# Socionics - Verbal identification



## Voodo Chile (Jul 6, 2011)

> Vocabulary method
> 
> This method is not used widely yet. The idea of the method is to recognise different Types of people by their use of different vocabularies, phrases and speech. For the practical utilisation of this method, it is necessary to be able to participate and observe simultaneously during conversation.
> 
> ...


Methods of Psychological Type identification


Any more info on this? Sounds interesting


----------



## Promethea (Aug 24, 2009)

Theres a similar thing for mbti, its a site where you put your blog in, or whatever.. well, I get a different score for each blog. 

Typealyzer


----------



## aestrivex (Mar 7, 2011)

i don't know that anyone's approach to this (at least in english) is particularly well standardized, but in theory it does actually exist (i wouldn't expect sergei ganin to know that though -- frankly he is probably talking about something else).

the foundations of vocabulary evaluation are in the idea that different IM elements are associated with different semantic themes. at least some work at identifying what themes are associated with what elements has already been done, though in russian. rick delong wrote some notes that book about it several years ago: Notes on "The Semantics of the Information Elements"

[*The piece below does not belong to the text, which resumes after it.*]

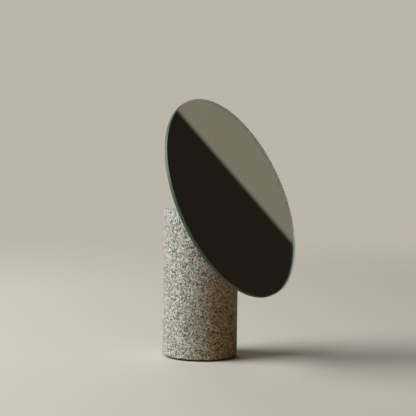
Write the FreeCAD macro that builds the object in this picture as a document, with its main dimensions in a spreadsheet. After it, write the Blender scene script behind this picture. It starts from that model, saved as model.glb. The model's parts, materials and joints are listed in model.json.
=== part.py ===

i think that if a standardized method of type evaluation can be generated for additional data (and we trust these typings) then this is a potentially promising approach in machine learning, much as the fauvres use semantic themes as a way of tackling enneagram type.

it is worth noting the approach that was used to acquire vocabulary data to begin with:



> People's types were determined by a group of no less than four experienced socionists of different types. In addition — the authors note — the experiment itself provided an additional chance to check their types.


that is a promising start. ideally, to "believe" in this approach i would like to see the experiment reproduced and find the same/similar semantic themes in an english-speaking school of classical socionists panelists (e.g. expat, rick delong, myself, marie84, implied). of course, that will never realistically happen.


----------



## cyamitide (Jul 8, 2010)

Voodo Chile said:


> Methods of Psychological Type identification
> 
> 
> Any more info on this? Sounds interesting


 Here's an article I've found about this: Functions and Vocabulary

It's quite extensive and should be useful for finding out other people's type.


----------



## cyamitide (Jul 8, 2010)

though i think paragraphs are better to give a general feel ... single line statements can be somewhat misleading without context


----------